Now I’ve watched enough crime shows on TV to know that you can do a lot of harm with a baseball bat by swinging it at something or someone other than a baseball. I actually keep one under my bed at home (damn you intruder – take this lame lefty swing of mine!!) But it doesn’t really matter – because if ten jerks at the game decided they wanted to cause some trouble with their bats, there would be 49,900 others who could just club the living shit out of them!! And it worked – the game went off without a hitch. There weren’t even any fights between a few jerks who guzzled down too many seven dollar beers – possibly a first for an Orioles game!

So message to the airlines.
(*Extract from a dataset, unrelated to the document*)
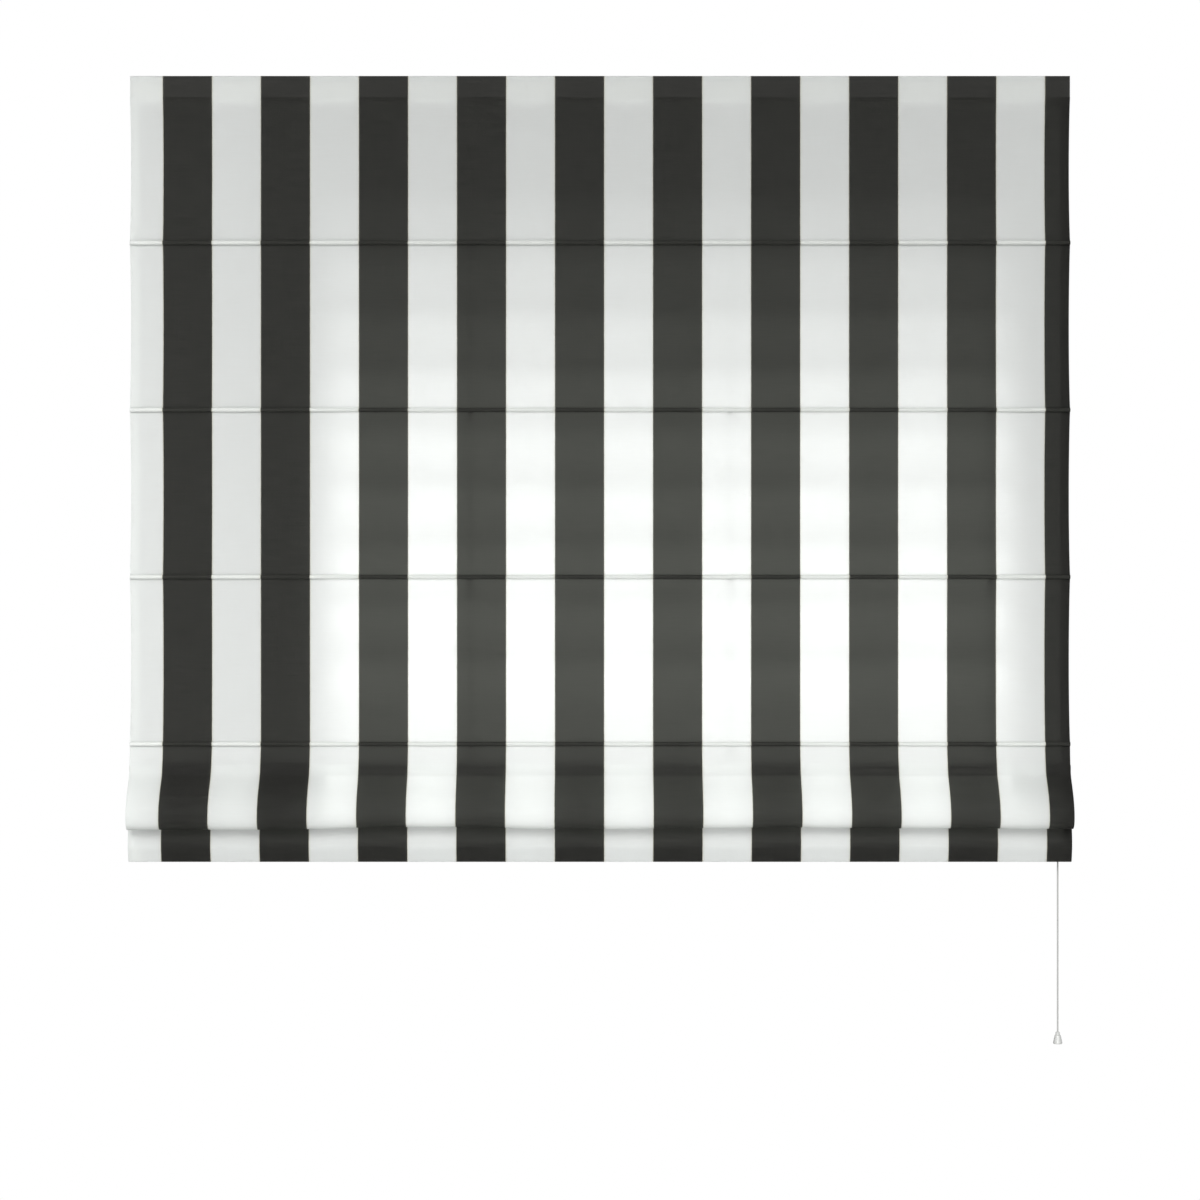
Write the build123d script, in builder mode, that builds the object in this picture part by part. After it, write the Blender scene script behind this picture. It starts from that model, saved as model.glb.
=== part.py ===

If there hasn’t yet been a “Bra Bomber” (hey – I can always hope) – don’t even bother with all that security stuff. It just aggravates us and wastes our time. And PLEASE don’t make me remove my laptop again. I mean – what’s up with that? Do you want to see my beautiful PowerPoint presentations? Just forget the entire security screening thing and hand everyone a baseball bat as they board the plane. It may even increase airline bookings.

“Every day is Bat Day on SWA!” Imagine the marketing possibilities, not to mention the tremendous increase in safety and peace of mind. But hey – airline executives – no need to thank me. But if you want to toss a few first class upgrades my way, that would be just fine.